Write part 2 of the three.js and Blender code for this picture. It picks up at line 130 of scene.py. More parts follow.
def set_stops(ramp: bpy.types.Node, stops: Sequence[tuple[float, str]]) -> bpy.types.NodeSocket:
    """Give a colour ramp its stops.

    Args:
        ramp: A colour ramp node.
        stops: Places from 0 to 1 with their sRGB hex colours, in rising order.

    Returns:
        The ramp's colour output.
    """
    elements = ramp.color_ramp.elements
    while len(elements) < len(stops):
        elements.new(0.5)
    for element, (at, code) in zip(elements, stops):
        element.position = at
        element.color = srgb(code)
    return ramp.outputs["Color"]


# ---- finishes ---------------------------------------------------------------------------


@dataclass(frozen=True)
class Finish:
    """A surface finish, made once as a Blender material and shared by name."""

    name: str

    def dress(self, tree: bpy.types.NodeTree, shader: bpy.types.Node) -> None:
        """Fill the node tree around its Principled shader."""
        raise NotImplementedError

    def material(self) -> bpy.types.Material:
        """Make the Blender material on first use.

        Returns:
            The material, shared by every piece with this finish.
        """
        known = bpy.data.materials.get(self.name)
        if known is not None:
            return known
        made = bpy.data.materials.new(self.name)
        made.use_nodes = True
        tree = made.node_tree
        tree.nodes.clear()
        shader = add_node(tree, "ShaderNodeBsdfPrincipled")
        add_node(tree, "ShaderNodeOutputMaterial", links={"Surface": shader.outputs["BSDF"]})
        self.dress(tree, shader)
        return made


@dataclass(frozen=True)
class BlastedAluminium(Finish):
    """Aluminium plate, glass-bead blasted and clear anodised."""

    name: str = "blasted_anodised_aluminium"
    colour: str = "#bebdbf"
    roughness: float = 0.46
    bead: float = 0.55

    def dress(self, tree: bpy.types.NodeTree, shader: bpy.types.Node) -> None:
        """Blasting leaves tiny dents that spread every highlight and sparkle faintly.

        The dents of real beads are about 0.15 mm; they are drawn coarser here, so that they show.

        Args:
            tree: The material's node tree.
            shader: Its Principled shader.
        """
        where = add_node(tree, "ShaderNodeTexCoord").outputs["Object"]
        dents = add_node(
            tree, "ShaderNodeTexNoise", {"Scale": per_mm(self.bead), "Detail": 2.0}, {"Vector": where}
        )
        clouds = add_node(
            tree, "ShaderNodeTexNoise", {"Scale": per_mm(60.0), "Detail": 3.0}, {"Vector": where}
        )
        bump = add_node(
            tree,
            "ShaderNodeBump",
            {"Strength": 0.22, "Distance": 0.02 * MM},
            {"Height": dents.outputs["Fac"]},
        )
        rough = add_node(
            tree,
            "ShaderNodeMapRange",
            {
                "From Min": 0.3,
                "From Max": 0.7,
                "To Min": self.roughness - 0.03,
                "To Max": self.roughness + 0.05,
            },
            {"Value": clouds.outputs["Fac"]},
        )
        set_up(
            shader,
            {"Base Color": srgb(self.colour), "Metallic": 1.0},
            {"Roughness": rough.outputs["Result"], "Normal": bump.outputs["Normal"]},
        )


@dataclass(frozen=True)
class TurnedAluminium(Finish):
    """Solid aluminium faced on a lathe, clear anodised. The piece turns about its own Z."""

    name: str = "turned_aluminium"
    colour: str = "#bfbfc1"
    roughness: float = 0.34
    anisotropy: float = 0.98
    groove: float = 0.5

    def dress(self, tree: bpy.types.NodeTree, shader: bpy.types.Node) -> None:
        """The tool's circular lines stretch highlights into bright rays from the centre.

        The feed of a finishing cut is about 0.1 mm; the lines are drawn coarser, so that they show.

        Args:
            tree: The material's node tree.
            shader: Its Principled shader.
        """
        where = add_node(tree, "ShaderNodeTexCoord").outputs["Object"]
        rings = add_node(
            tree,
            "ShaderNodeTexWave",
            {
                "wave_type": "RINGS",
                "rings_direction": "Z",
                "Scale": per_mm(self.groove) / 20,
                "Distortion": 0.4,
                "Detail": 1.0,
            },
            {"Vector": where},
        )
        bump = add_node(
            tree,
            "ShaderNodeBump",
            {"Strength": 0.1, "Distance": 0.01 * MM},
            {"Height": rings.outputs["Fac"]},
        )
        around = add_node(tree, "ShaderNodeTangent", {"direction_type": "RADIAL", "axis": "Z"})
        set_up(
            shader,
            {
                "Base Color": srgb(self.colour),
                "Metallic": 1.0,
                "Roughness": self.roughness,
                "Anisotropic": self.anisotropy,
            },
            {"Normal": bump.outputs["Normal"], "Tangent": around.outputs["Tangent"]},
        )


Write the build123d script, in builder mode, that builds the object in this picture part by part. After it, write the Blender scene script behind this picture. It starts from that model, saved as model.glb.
===
Task statement
Each record must be repeated exactly as it is.

The answer
Write part 2 of the three.js and Blender code for this picture. It picks up at line 130 of scene.py. More parts follow.
def set_stops(ramp: bpy.types.Node, stops: Sequence[tuple[float, str]]) -> bpy.types.NodeSocket:
    """Give a colour ramp its stops.

    Args:
        ramp: A colour ramp node.
        stops: Places from 0 to 1 with their sRGB hex colours, in rising order.

    Returns:
        The ramp's colour output.
    """
    elements = ramp.color_ramp.elements
    while len(elements) < len(stops):
        elements.new(0.5)
    for element, (at, code) in zip(elements, stops):
        element.position = at
        element.color = srgb(code)
    return ramp.outputs["Color"]


# ---- finishes ---------------------------------------------------------------------------


@dataclass(frozen=True)
class Finish:
    """A surface finish, made once as a Blender material and shared by name."""

    name: str

    def dress(self, tree: bpy.types.NodeTree, shader: bpy.types.Node) -> None:
        """Fill the node tree around its Principled shader."""
        raise NotImplementedError

    def material(self) -> bpy.types.Material:
        """Make the Blender material on first use.

        Returns:
            The material, shared by every piece with this finish.
        """
        known = bpy.data.materials.get(self.name)
        if known is not None:
            return known
        made = bpy.data.materials.new(self.name)
        made.use_nodes = True
        tree = made.node_tree
        tree.nodes.clear()
        shader = add_node(tree, "ShaderNodeBsdfPrincipled")
        add_node(tree, "ShaderNodeOutputMaterial", links={"Surface": shader.outputs["BSDF"]})
        self.dress(tree, shader)
        return made


@dataclass(frozen=True)
class BlastedAluminium(Finish):
    """Aluminium plate, glass-bead blasted and clear anodised."""

    name: str = "blasted_anodised_aluminium"
    colour: str = "#bebdbf"
    roughness: float = 0.46
    bead: float = 0.55

    def dress(self, tree: bpy.types.NodeTree, shader: bpy.types.Node) -> None:
        """Blasting leaves tiny dents that spread every highlight and sparkle faintly.

        The dents of real beads are about 0.15 mm; they are drawn coarser here, so that they show.

        Args:
            tree: The material's node tree.
            shader: Its Principled shader.
        """
        where = add_node(tree, "ShaderNodeTexCoord").outputs["Object"]
        dents = add_node(
            tree, "ShaderNodeTexNoise", {"Scale": per_mm(self.bead), "Detail": 2.0}, {"Vector": where}
        )
        clouds = add_node(
            tree, "ShaderNodeTexNoise", {"Scale": per_mm(60.0), "Detail": 3.0}, {"Vector": where}
        )
        bump = add_node(
            tree,
            "ShaderNodeBump",
            {"Strength": 0.22, "Distance": 0.02 * MM},
            {"Height": dents.outputs["Fac"]},
        )
        rough = add_node(
            tree,
            "ShaderNodeMapRange",
            {
                "From Min": 0.3,
                "From Max": 0.7,
                "To Min": self.roughness - 0.03,
                "To Max": self.roughness + 0.05,
            },
            {"Value": clouds.outputs["Fac"]},
        )
        set_up(
            shader,
            {"Base Color": srgb(self.colour), "Metallic": 1.0},
            {"Roughness": rough.outputs["Result"], "Normal": bump.outputs["Normal"]},
        )


@dataclass(frozen=True)
class TurnedAluminium(Finish):
    """Solid aluminium faced on a lathe, clear anodised. The piece turns about its own Z."""

    name: str = "turned_aluminium"
    colour: str = "#bfbfc1"
    roughness: float = 0.34
    anisotropy: float = 0.98
    groove: float = 0.5

    def dress(self, tree: bpy.types.NodeTree, shader: bpy.types.Node) -> None:
        """The tool's circular lines stretch highlights into bright rays from the centre.

        The feed of a finishing cut is about 0.1 mm; the lines are drawn coarser, so that they show.

        Args:
            tree: The material's node tree.
            shader: Its Principled shader.
        """
        where = add_node(tree, "ShaderNodeTexCoord").outputs["Object"]
        rings = add_node(
            tree,
            "ShaderNodeTexWave",
            {
                "wave_type": "RINGS",
                "rings_direction": "Z",
                "Scale": per_mm(self.groove) / 20,
                "Distortion": 0.4,
                "Detail": 1.0,
            },
            {"Vector": where},
        )
        bump = add_node(
            tree,
            "ShaderNodeBump",
            {"Strength": 0.1, "Distance": 0.01 * MM},
            {"Height": rings.outputs["Fac"]},
        )
        around = add_node(tree, "ShaderNodeTangent", {"direction_type": "RADIAL", "axis": "Z"})
        set_up(
            shader,
            {
                "Base Color": srgb(self.colour),
                "Metallic": 1.0,
                "Roughness": self.roughness,
                "Anisotropic": self.anisotropy,
            },
            {"Normal": bump.outputs["Normal"], "Tangent": around.outputs["Tangent"]},
        )


Write the build123d script, in builder mode, that builds the object in this picture part by part. After it, write the Blender scene script behind this picture. It starts from that model, saved as model.glb.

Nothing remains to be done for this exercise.